Mandatory Reading vs. Shared Adventure
Reading as an Obligation
- Focus on speed and correctness
- Absolute and motionless silence
- Based on school goals
- Generates long-term rejection
- Pressure and guilt
- Reading is 'one more task'
Reading as Pleasure
- Focus on emotion and enjoyment
- Interactions and laughter allowed
- Based on natural curiosity
- Creates lifelong readers
- Freedom and security
- Reading is 'our special time'
Adapting the Routine to Different Ages
There is no single routine that works for everyone. An 18-month-old baby needs books with textures and bright colors; a 5-year-old wants epic adventures; a pre-teen seeks stories with complex characters. Flexibility is key. Adapt the stories to your child's interests and abilities, but maintain the consistency of the ritual.
A child who reads will be an adult who thinks. But a child who enjoys reading will be an adult who never stops learning.
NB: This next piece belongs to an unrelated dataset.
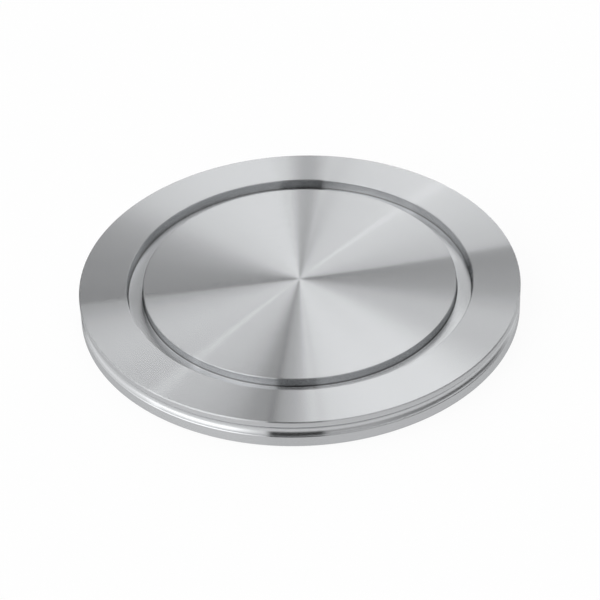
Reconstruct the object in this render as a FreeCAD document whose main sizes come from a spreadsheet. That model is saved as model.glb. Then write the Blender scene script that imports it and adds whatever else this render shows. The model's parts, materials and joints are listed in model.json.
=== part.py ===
import FreeCAD, Part
import math
import os
import Sketcher

# Blank flange of the claw-clamp kind, turned from one piece of stainless steel.
# The axis of the turning is Z. The back face lies at Z = 0 and the sealing face points up.

NODE = "blank_flange"

# Driving dimensions in millimetres, each with the words that stand beside it in the sheet.
SIZES = [
    ("flange_diameter", 130.0, "outside diameter of both lips of the rim"),
    ("flange_thickness", 9.0, "back face to sealing face"),
    ("face_chamfer", 0.3, "chamfer where the sealing face meets the rim"),
    ("foot_chamfer", 0.6, "chamfer where the back face meets the rim"),
    ("recess_diameter", 102.0, "centring diameter of the annular recess"),
    ("recess_width", 4.75, "radial width of the recess, from its wall to the disc"),
    ("recess_depth", 3.0, "sealing face to the floor of the recess"),
    ("recess_corner", 0.35, "metal that the tool leaves at the foot of both walls, across the corner"),
    ("recess_chamfer", 0.25, "chamfer where the sealing face meets the recess"),
    ("disc_step", 0.2, "how far the centre disc lies below the sealing face"),
    ("disc_chamfer", 0.2, "chamfer round the centre disc"),
    ("ring_groove_level", 3.55, "sealing face to the middle of the retaining ring groove"),
    ("ring_groove_radius", 1.75, "radius of the round section of the retaining ring groove"),
    ("ring_groove_depth", 1.2, "depth of the retaining ring groove"),
    ("ring_groove_chamfer", 0.15, "chamfer of both lips where they meet that groove"),
    ("claw_groove_inset", 6.5, "rim to the centre line of the claw groove on the back"),
    ("claw_groove_mouth", 4.6, "width of the claw groove at the back face"),
    ("claw_groove_floor", 2.0, "width of the flat floor of the claw groove"),
    ("claw_groove_depth", 1.5, "depth of the claw groove"),
    ("tool_overrun", 1.0, "how far a cut starts outside the metal"),
]

TOLERANCE = 1e-4

# Breaking an edge never changes the metal by more than this share of it.
EDGE_SHARE = 0.01

# Corners of the rough section that a sketch with four sides starts from, the lower inner one first.
ROUGH_SECTION = [(1.0, 1.0), (2.0, 1.0), (2.0, 2.0), (1.0, 2.0)]

# Centre and radius of the rough circle that a round section starts from.
ROUGH_CENTRE = (3.0, 3.0)
ROUGH_RADIUS = 1.0


def make_sheet(doc):
    """Write each driving dimension as one row: its name, its value and what it measures."""
    sheet = doc.addObject("Spreadsheet::Sheet", "sizes")
    for row, (alias, value, meaning) in enumerate(SIZES, start=1):
        sheet.set(f"A{row}", alias)
        sheet.set(f"B{row}", str(value))
        sheet.set(f"C{row}", meaning)
        sheet.setAlias(f"B{row}", alias)
    doc.recompute()
    return sheet


def section_plane(body):
    """The plane through the axis in which every section is drawn."""
    for feature in body.Origin.OriginFeatures:
        if feature.Role == "XZ_Plane":
            return feature
    raise RuntimeError("the body has no XZ plane")


def new_sketch(body, name):
    """Empty sketch in the plane of the sections."""
    sketch = body.newObject("Sketcher::SketchObject", name)
    sketch.AttachmentSupport = [(section_plane(body), "")]
    sketch.MapMode = "FlatFace"
    return sketch


def bind(sketch, constraint, name, expression):
    """Add a constraint whose value follows the sheet."""
    index = sketch.addConstraint(constraint)
    sketch.renameConstraint(index, name)
    sketch.setExpression(f"Constraints.{name}", expression)


def new_section(body, name):
    """Sketch of a section with four sides, of which the lower and the upper one are level."""
    sketch = new_sketch(body, name)
    corners = [FreeCAD.Vector(x, y, 0.0) for x, y in ROUGH_SECTION]
    for index, corner in enumerate(corners):
        sketch.addGeometry(Part.LineSegment(corner, corners[(index + 1) % 4]), False)
    for index in range(4):
        sketch.addConstraint(Sketcher.Constraint("Coincident", index, 2, (index + 1) % 4, 1))
    sketch.addConstraint(Sketcher.Constraint("Horizontal", 0))
    sketch.addConstraint(Sketcher.Constraint("Horizontal", 2))
    return sketch


def drive(sketch, kind, corner, name, expression):
    """Hold a corner of the section at a distance from the axis or from the back face."""
    from_axis, from_back = ROUGH_SECTION[corner]
    rough = from_axis if kind == "DistanceX" else from_back
    bind(sketch, Sketcher.Constraint(kind, -1, 1, corner, 1, rough), name, expression)


def ring_section(body, name, low, high, outer, inner=None):
    """Rectangle beside the axis, between two heights and two radii, or from the axis out."""
    sketch = new_section(body, name)
    sketch.addConstraint(Sketcher.Constraint("Vertical", 1))
    sketch.addConstraint(Sketcher.Constraint("Vertical", 3))
    if low is None:
        sketch.addConstraint(Sketcher.Constraint("PointOnObject", 0, 1, -1))
    else:
        drive(sketch, "DistanceY", 0, "low", low)
    drive(sketch, "DistanceY", 2, "high", high)
    if inner is None:
        sketch.addConstraint(Sketcher.Constraint("PointOnObject", 0, 1, -2))
    else:
        drive(sketch, "DistanceX", 0, "inner", inner)
    drive(sketch, "DistanceX", 1, "outer", outer)
    return sketch


def channel_section(body, name, centre, mouth, floor, depth):
    """Section with sloped flanks that stands on the back face, its wide side down."""
    sketch = new_section(body, name)
    sketch.addConstraint(Sketcher.Constraint("PointOnObject", 0, 1, -1))
    drive(sketch, "DistanceY", 2, "depth", depth)
    drive(sketch, "DistanceX", 0, "inner_mouth", f"{centre} - {mouth} / 2")
    drive(sketch, "DistanceX", 1, "outer_mouth", f"{centre} + {mouth} / 2")
    drive(sketch, "DistanceX", 2, "outer_floor", f"{centre} + {floor} / 2")
    drive(sketch, "DistanceX", 3, "inner_floor", f"{centre} - {floor} / 2")
    return sketch


def round_section(body, name, from_axis, from_back, radius):
    """Circle beside the axis, given by the place of its centre and its radius."""
    sketch = new_sketch(body, name)
    centre = FreeCAD.Vector(*ROUGH_CENTRE, 0.0)
    sketch.addGeometry(Part.Circle(centre, FreeCAD.Vector(0.0, 0.0, 1.0), ROUGH_RADIUS), False)
    across = Sketcher.Constraint("DistanceX", -1, 1, 0, 3, ROUGH_CENTRE[0])
    bind(sketch, across, "from_axis", from_axis)
    up = Sketcher.Constraint("DistanceY", -1, 1, 0, 3, ROUGH_CENTRE[1])
    bind(sketch, up, "from_back", from_back)
    bind(sketch, Sketcher.Constraint("Radius", 0, ROUGH_RADIUS), "radius", radius)
    return sketch


def turn(body, kind, name, sketch):
    """Carry a section once round the axis, as metal or as a cut."""
    feature = body.newObject(kind, name)
    feature.Profile = sketch
    feature.ReferenceAxis = (sketch, ["V_Axis"])
    feature.Angle = 360.0
    body.Document.recompute()
    return feature


def cut(body, name, sketch):
    """Turn a section out of the body and make sure that it took metal away."""
    before = body.Shape.Volume
    feature = turn(body, "PartDesign::Groove", name, sketch)
    if not body.Shape.Volume < before - TOLERANCE:
        raise RuntimeError(f"{name} removes no metal")
    return feature


def circles_at(shape, radius, height):
    """Names of the round edges about the axis that have this radius and this height."""
    names = []
    for number, edge in enumerate(shape.Edges, start=1):
        curve = edge.Curve
        if not isinstance(curve, Part.Circle):
            continue
        if abs(curve.Radius - radius) > TOLERANCE:
            continue
        if abs(curve.Center.z - height) > TOLERANCE:
            continue
        if math.hypot(curve.Center.x, curve.Center.y) > TOLERANCE:
            continue
        names.append(f"Edge{number}")
    return names


def chamfer(body, name, places, alias):
    """Break the edges at these places, each given as a radius and a height."""
    base = body.Tip
    edges = []
    for radius, height in places:
        found = circles_at(base.Shape, radius, height)
        if not found:
            raise RuntimeError(f"{name} finds no edge at radius {radius} and height {height}")
        edges.extend(found)
    feature = body.newObject("PartDesign::Chamfer", name)
    feature.Base = (base, edges)
    feature.setExpression("Size", f"sizes.{alias}")
    body.Document.recompute()
    change = abs(body.Shape.Volume - base.Shape.Volume)
    if not TOLERANCE < change < EDGE_SHARE * base.Shape.Volume:
        raise RuntimeError(f"{name} changes the metal by {change:.3f} mm3")
    return feature


def make_flange(doc, sheet):
    body = doc.addObject("PartDesign::Body", NODE)
    body.Label = NODE
    body.Placement = FreeCAD.Placement()

    # The plain disc that everything is cut from.
    section = ring_section(
        body, "blank_section",
        low=None,
        high="sizes.flange_thickness",
        outer="sizes.flange_diameter / 2",
    )
    turn(body, "PartDesign::Revolution", "blank", section)

    # The centre is faced a little lower than the sealing face, so that only the ring seals.
    section = ring_section(
        body, "facing_section",
        low="sizes.flange_thickness - sizes.disc_step",
        high="sizes.flange_thickness + sizes.tool_overrun",
        outer="sizes.recess_diameter / 2",
    )
    cut(body, "facing", section)

    # The annular recess centres the seal carrier and leaves the disc standing in the middle.
    section = ring_section(
        body, "recess_section",
        low="sizes.flange_thickness - sizes.recess_depth",
        high="sizes.flange_thickness + sizes.tool_overrun",
        outer="sizes.recess_diameter / 2",
        inner="sizes.recess_diameter / 2 - sizes.recess_width",
    )
    cut(body, "recess", section)

    # The round groove in the rim takes a retaining ring of round wire and parts the rim in two lips.
    section = round_section(
        body, "ring_groove_section",
        from_axis="sizes.flange_diameter / 2 - sizes.ring_groove_depth + sizes.ring_groove_radius",
        from_back="sizes.flange_thickness - sizes.ring_groove_level",
        radius="sizes.ring_groove_radius",
    )
    cut(body, "ring_groove", section)

    # The shallow groove with sloped flanks in the back takes the tips of the claws.
    section = channel_section(
        body, "claw_groove_section",
        centre="sizes.flange_diameter / 2 - sizes.claw_groove_inset",
        mouth="sizes.claw_groove_mouth",
        floor="sizes.claw_groove_floor",
        depth="sizes.claw_groove_depth",
    )
    cut(body, "claw_groove", section)

    rim = sheet.flange_diameter / 2
    top = sheet.flange_thickness
    wall = sheet.recess_diameter / 2
    disc = wall - sheet.recess_width
    floor = top - sheet.recess_depth
    groove = top - sheet.ring_groove_level
    radius = sheet.ring_groove_radius
    half_mouth = math.sqrt(radius ** 2 - (radius - sheet.ring_groove_depth) ** 2)
    lips = [(rim, groove + half_mouth), (rim, groove - half_mouth)]

    chamfer(body, "recess_corners", [(wall, floor), (disc, floor)], "recess_corner")
    chamfer(body, "lip_edges", lips, "ring_groove_chamfer")
    chamfer(body, "foot_edge", [(rim, 0.0)], "foot_chamfer")
    chamfer(body, "face_edge", [(rim, top)], "face_chamfer")
    chamfer(body, "recess_edge", [(wall, top)], "recess_chamfer")
    chamfer(body, "disc_edge", [(disc, top - sheet.disc_step)], "disc_chamfer")
    return body


def check(doc, body):
    """Stop before anything is written if a feature failed or the solid isn't whole."""
    for item in doc.Objects:
        if "Invalid" in item.State or "Error" in item.State:
            raise RuntimeError(f"{item.Name} failed: {item.State}")
    shape = body.Shape
    if shape.isNull() or not shape.isValid():
        raise RuntimeError(f"{body.Label} has no valid shape")
    if len(shape.Solids) != 1:
        raise RuntimeError(f"{body.Label} is {len(shape.Solids)} solids and should be one")


def main():
    doc = FreeCAD.newDocument("blank_flange_model")
    sheet = make_sheet(doc)
    body = make_flange(doc, sheet)
    doc.recompute()
    check(doc, body)
    os.makedirs("parts", exist_ok=True)
    body.Shape.exportStep(os.path.join("parts", f"{body.Label}.step"))
    box = body.Shape.optimalBoundingBox()
    print(f"{body.Label}: {box.XLength:.2f} x {box.YLength:.2f} x {box.ZLength:.2f} mm")
    print(f"volume {body.Shape.Volume:.1f} mm3, {len(body.Shape.Faces)} faces")


main()
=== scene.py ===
"""Surface, finish, studio and camera of a turned vacuum blank flange.

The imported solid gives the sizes. The flange is one surface of revolution: its section, with every edge
rounded as a turning tool leaves it, is carried once round the axis. Lengths are in metres. Angles are in
radians, and those of the sky's panels in degrees.
"""

import json
import math
from typing import NamedTuple

import bpy
import numpy as np
from bpy.props import FloatProperty, FloatVectorProperty, IntProperty, PointerProperty
from mathutils import Matrix, Vector


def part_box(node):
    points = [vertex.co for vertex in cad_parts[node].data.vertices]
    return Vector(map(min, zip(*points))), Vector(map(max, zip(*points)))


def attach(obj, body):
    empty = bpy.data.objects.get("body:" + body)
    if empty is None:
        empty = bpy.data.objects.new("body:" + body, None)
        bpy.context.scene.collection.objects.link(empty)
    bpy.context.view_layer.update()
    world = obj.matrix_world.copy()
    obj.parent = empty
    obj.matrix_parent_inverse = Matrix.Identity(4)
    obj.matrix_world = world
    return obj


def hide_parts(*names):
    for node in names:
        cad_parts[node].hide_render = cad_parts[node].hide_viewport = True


bl_info = {
    "name": "Vacuum Blank Flange",
    "version": (1, 0, 0),
    "blender": (4, 5, 0),
    "location": "View3D > Sidebar > Flange",
    "description": "Builds the turned surface, steel finish, studio and camera of a blank flange",
    "category": "Add Mesh",
}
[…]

Overcoming Common Barriers
It's normal for there to be initial resistance. Children accustomed to screens find reading slow. Start with short books (5-10 minutes), not novels. Use books with many illustrations. Turn reading into a game ('Guess who makes this sound on the next page'). With patience, in 2-3 weeks, many children ask for the routine on their own.
Building a reading routine requires patience and consistency. There will be exhausting days when you feel tempted to skip the ritual, but remember that those fifteen minutes are much more than a story: they are an anchor of safety in the sea of their growth, an investment in their academic and emotional future, and a deposit of shared moments they will remember for a lifetime. Start today and you will see how, in a short time, it will be your child who brings you the book before you even call them, asking for 'just one more chapter'.